Kiracının faydalı zorunlu masraf yahut depozito bedelinin iadesi talepleri bakımından kira sözleşmesinin feshinin haklı ya da haksız olması sonuca etkili değildir.
Mahkemece; faydalı ve zorunlu masraf talebi bakımından uzman bilirkişi heyetinden rapor alınarak kiracı tarafından yapılan imalatların hangilerinin zorunlu ve faydalı masraflar, hangilerinin lüks masraflar olduğunun belirlenmesi, imalatların imal tarihleri itibariyle kalem kalem değerleri, yıpranma durumları, sabit nitelikte olup olmadıkları ayrıntılı olarak tespit edilerek kira sözleşmesinde yer alan hükümlerin değerlendirilmesi, bu kapsamda dekorayon şartnamesi sözleşmenin eki niteliğinde olmakla dekorasyon şartnamesinin de getirtilip incelenmesi, faydalı zorunlu masraf talebi bakımından tarafların yukarıda açıklanan ilkenin aksine anlaşması yoksa faydalı ve zorunlu masrafların imalat tarihi itibariyle değerinden yıpranma payının düşülmesiyle bulunan bedelin tamamının talep edilebileceği, eğer taraflarca imzalanan kira sözleşmesi ve dekorasyon şartnamesi çerçevesinde kiracının faydalı zorunlu masrafları talep edemeyeceği düzenlenmiş ise bu ihtimalde de sözleşme süresi 10 yıllık olup erken tahliye nedeniyle kiracının kiralananı kullanamadığı süre ile orantılı olarak istemde bulunabileceği gözetilerek buna göre değerlendirme yapılarak sonucuna göre karar verilmesi; depozito iadesi bakımından ise yine sözleşme hükmü gereğince depozitonun iadesi koşulları oluştuğu takdirde iadesi gereken tutar bakımından kabul kararı verilmesi gerekirken yanılgılı değerlendirme ve anılan gerekçe ile davanın tümden reddi doğru görülmemiş, bozmayı gerektirmiştir.

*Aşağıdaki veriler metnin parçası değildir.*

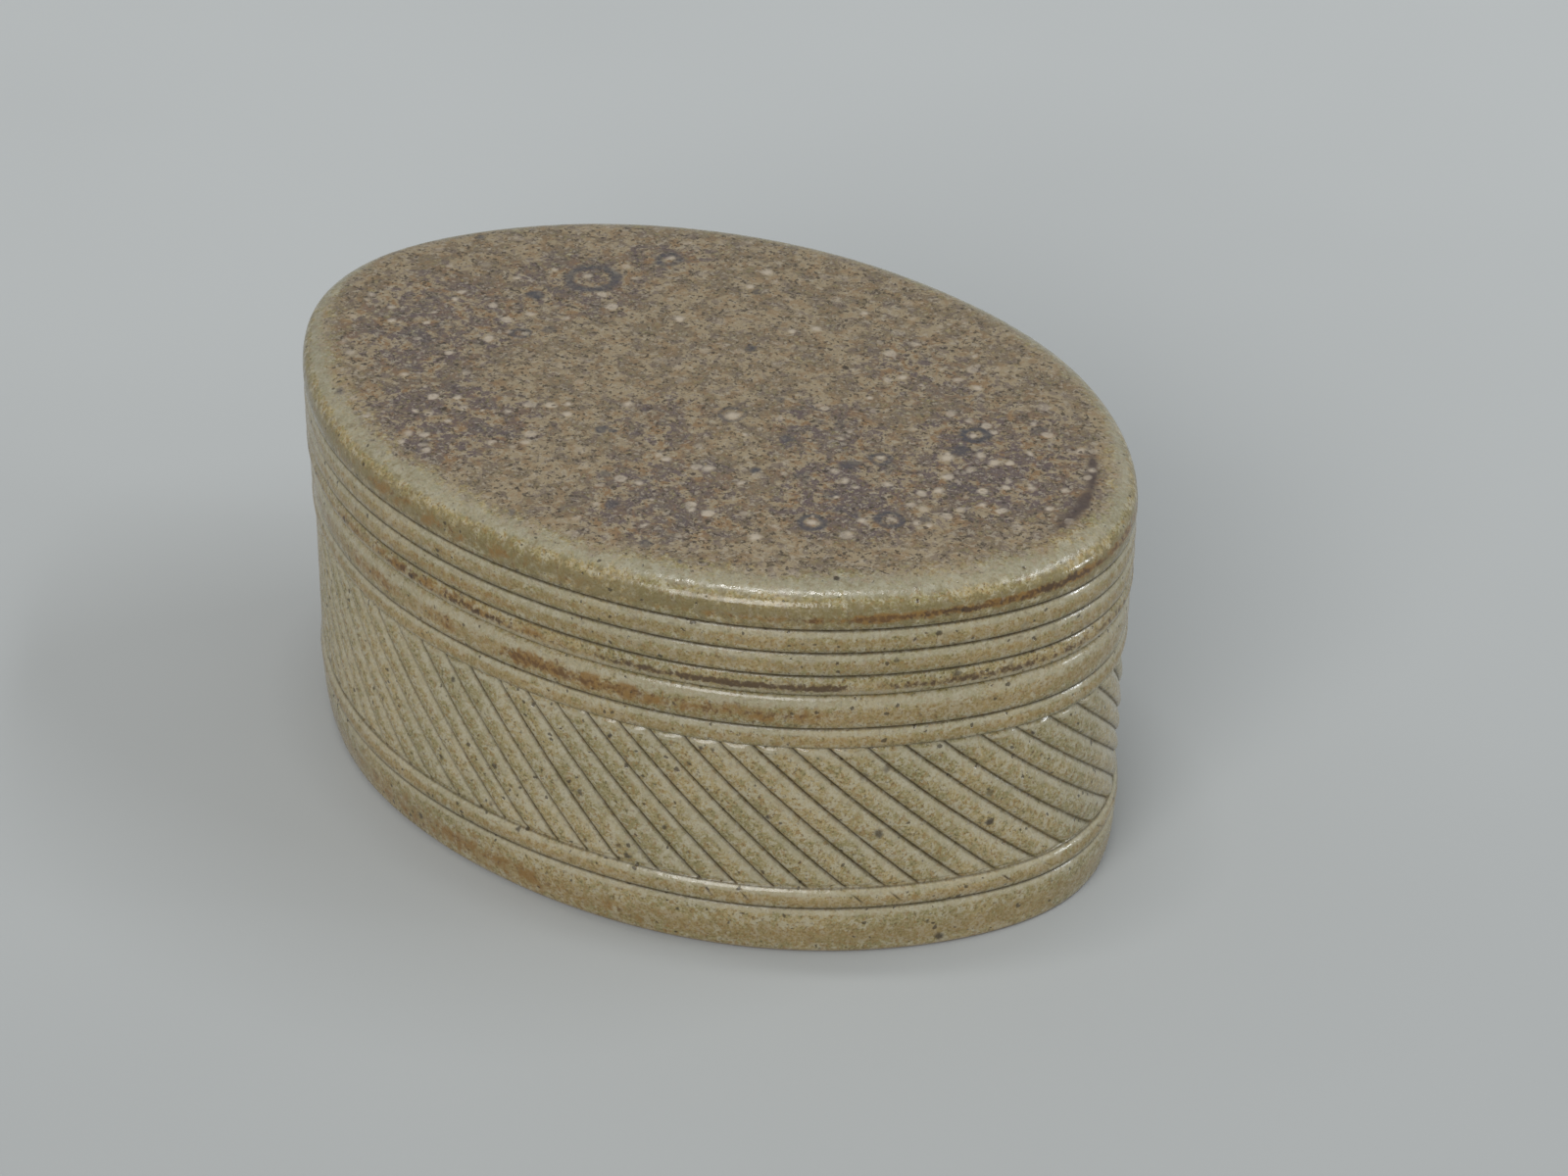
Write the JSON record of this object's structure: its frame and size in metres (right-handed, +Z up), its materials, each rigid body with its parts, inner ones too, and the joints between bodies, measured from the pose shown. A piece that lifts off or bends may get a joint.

SONUÇ: Yukarıda açıklanan nedenlerle; 6100 sayılı HMK’nun 373/1 maddesi uyarınca temyiz olunan Bölge Adliye Mahkemesi kararının kaldırılmasına, aynı Kanunun 371. maddesi uyarınca İlk Derece Mahkemesi kararının BOZULMASINA, peşin alınan temyiz harcının istek halinde temyiz edene iadesine, dosyanın İlk Derece Mahkemesine, kararın bir örneğinin de Bölge Adliye Mahkemesine gönderilmesine, 26.12.2019 gününde oybirliği ile karar verildi.